Por eso yo volvería a la pregunta, ahora por última vez, ¿es legítima la forma naif de aproximación a la representación del mundo? Y yo volvería a contestar: por supuesto. ¿Y siendo legítima es una buena forma de aproximación? Pues una vez aceptamos que la educación del infante es crucial para el adulto que será, no hay por qué pensar otra cosa respecto al adulto que ya es. La adquisición de conocimientos es, por tanto, la única forma decente con la que enfrentarse al transcurrir de la vida. Se trataría de conculcar al individuo que el aprendizaje no es una cuestión de juventud, sino de necesidad vivificadora.
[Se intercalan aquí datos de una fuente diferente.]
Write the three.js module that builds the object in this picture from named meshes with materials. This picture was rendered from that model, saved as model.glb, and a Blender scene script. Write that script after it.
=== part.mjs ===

Se trataría de conculcar al individuo, ya desde la infancia, una suerte de curiosidad intelectual gratificante; de conculcar amor hacia la profundidad de la idea y suspicacia hacia la fascinación por la superficie.

Dijo Baltasar Gracián, “No se nace hecho. Cada día uno se va perfeccionando en lo personal y en lo laboral, hasta llegar al punto más alto, a la plenitud de cualidades, a la excelencia. Esto se conoce en lo elevado del gusto, en la pureza de la inteligencia, en lo maduro del juicio, en la limpieza de la voluntad. Algunos nunca llegan a ser cabales, siempre les falta algo; otros tardan en hacerse”.